Lean's masterful editing is another factor in Lawrence of Arabia's staying power - viewers of today, used to the conventional 90 minute movie slot, are still left riveted (a few times I scanned faces in the massive NFT1 auditorium to check), because the pace never slows down. Something is always happening, the voyage is continually taking place - and consequently viewers are transfixed. Reading the NFT handout after the film, I discovered that Lean had begun his cinematic career as editor, and still saw himself as one when making the film - and it shows. Not one scene in the 228 minute feature felt too long. I was captivated throughout.

There's one other thing that distinguishes Lawrence from Kwai. The earlier film does feel rather dated in its depiction of stereotypes (the happy-go-lucky American, the stiff-upper lip Englishman who is all principles and honour, and the belligerent Japanese general who appreciates English whiskey but not English morals). This may be knowingly done, but for some reason it grates when watched half a century later. Lawrence, on the other hand, doesn't feel so dated - well, barring O'Toole's eyeliner and orange makeup, Guinness' false nose, and an inevitable typecasting of minor characters into racial stereotypes. And we have to consider the time the context within which the film was made. On the whole, the characterisation of the main protagonists in Lawrence or Arabia is complex and thought-provoking.

The scene where Lawrence strides through a gawking hoarde of British officers as it parts down the middle to let him through- creating a strikingly Biblical vision - is particularly poignant for modern viewers, just as it must have been at the time of release. Conflicts in the Middle East are still rife today, and racial prejudice, greed and ignorance (a favourite word of Lawrence's) are at the roots of this, as we all know. Incongruously perhaps for the time, Lean steers clear from any jingoistic claims or didactic messages. His film doesn't portray Lawrence as a martyr figure, far from it.

The film's biblical leitmotiv, beginning with the associations attached to the geographical location itself, and bleeding into the film's narrative, with Lawrence's own self-comparison to Moses (crossing Sinai) and Jesus (the walking on water), are not intended to hint at the eponymous hero's status as martyr, but rather to suggest his human falllibility.
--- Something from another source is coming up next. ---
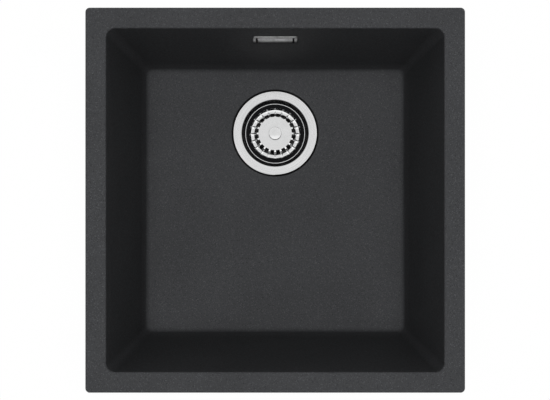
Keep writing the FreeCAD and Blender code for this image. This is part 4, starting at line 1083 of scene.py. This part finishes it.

For all the film's pomp and grandeur (epitomised in its sweeping, wide angle shots of desert accompanied by a beautifully majestic soundtrack), it's ultimately this human side to Lawrence, intertwined with an appreciation that he is also 'extraordinary', and finally an acknowledgment that there is no easy answer to racial conflict, that makes the film what it is. This isn't a predictable Hollywood-style epic saga of heroes versus villains. It's far more complicated than that, and so it should be.

I've begun to wonder whether the five-year gap between the release of the two films, and their differing portrayals of Britishness, are more deeply related to contemporary conflicts than initially evident. Lawrence of Arabia was released six years after the 1956 Suez Crisis.The Bridge on the River Kwai, on the other hand, was released just one year after Nasser attempted to nationalise the Suez Canal, sending shockwaves down Britain and undermining the apparent might of British colonial rule. Further, this WW2-themed film was made just a decade after India's declaration of independence, and at a time when tensions were brewing in other territories such as East Africa. Whilst Lawrence of Arabia seems sufficiently detached from patriotic concerns resulting from Suez (and, implicitly, other territories), Kwai cannot shake off colonial preoccupations. The sympathetic portrayal of Guinness' Colonel and his stoical British determination, versus the elusive quality of O'Toole's Lawrence, may well have something to do with these contextual factors.

It's great that we have the opportunity to rediscover David Lean, who not only managed to capture the spirit of his century with subtlety and complexity, but also knew how to tell a bloody good story.

On Sunday I'm going to see Doctor Zhivago (1965). I can't wait.